17. A non-transitory computer-readable storage medium having a computer program stored thereon, the computer program, when executed by a processor, implementing a method of generating a negative sample pair of a contrastive learning model, the method comprising:

obtaining a first data segment from a first data sequence in a plurality of data sequences for training the contrastive learning model, and obtaining a second data segment from a second data sequence in the plurality of data sequences;

selecting a data frame from a further data sequence than the second data sequence in the plurality of data sequences;

generating a third data segment based on the second data segment and the data frame; and

determining a negative sample pair for training the contrastive learning model based on the first data segment and the third data segment.

18. The device of claim 16, wherein generating the third data segment comprises:

generating a noise data frame based on the data frame; and

updating a data frame in the second data segment with the noise data frame.

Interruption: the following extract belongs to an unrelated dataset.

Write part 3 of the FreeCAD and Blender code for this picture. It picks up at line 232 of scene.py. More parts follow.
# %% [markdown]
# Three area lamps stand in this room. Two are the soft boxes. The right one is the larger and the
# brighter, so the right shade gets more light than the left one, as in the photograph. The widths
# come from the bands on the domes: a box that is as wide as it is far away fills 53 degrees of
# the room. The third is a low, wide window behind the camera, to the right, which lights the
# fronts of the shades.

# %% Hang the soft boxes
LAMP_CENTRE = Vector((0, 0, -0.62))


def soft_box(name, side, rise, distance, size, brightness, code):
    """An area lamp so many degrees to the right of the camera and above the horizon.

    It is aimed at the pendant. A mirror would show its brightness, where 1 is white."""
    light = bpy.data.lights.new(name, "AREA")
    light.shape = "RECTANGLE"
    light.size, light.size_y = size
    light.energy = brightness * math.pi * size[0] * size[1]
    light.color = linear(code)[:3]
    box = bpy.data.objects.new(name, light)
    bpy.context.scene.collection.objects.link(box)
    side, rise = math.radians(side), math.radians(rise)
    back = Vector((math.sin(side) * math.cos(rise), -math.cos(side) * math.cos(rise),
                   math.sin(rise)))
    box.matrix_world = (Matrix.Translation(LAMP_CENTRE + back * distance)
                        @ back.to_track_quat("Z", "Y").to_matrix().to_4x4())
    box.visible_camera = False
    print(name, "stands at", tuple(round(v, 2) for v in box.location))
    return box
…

19. The device of claim 18, wherein generating the noise data frame comprises:

generating an intermediate data frame by adjusting dimensions of the data frame according to a predetermined ratio;

generating a plurality of copied intermediate data frames by copying the intermediate data frame; and

generating the noise data by joining the plurality of copied intermediate data frames.

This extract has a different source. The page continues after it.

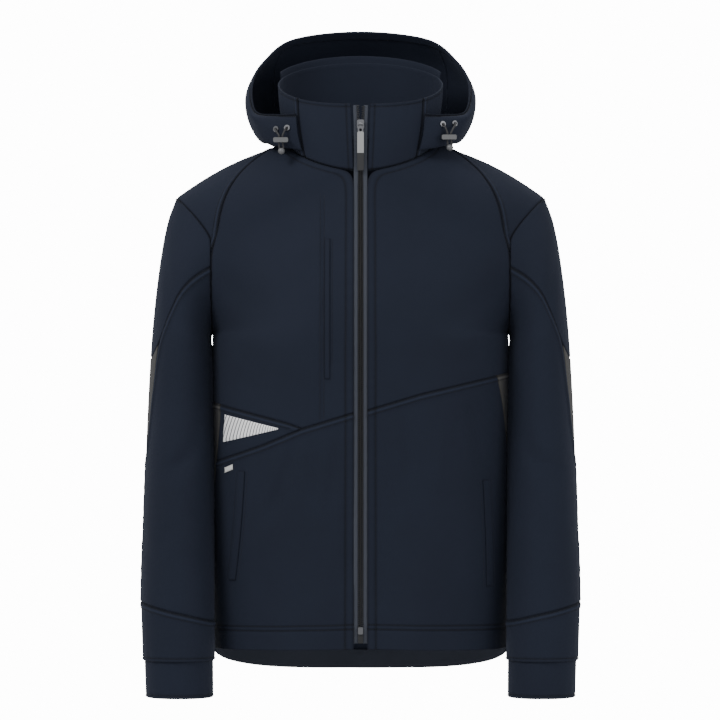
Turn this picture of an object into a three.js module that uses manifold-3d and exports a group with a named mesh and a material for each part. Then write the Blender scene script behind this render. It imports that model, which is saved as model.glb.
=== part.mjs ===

20. The device of claim 19, wherein the dimensions of the data frame comprise at least one of a width and a height.

21. The device of claim 19, further comprising: in response to determining that a resolution of the noise data frame is different from that of the data frame in the second data segment, performing at least one of:

cropping the noise data frame to the resolution of the data frame in the second data segment;

scaling the noise data frame to the resolution of the data frame in the second data segment.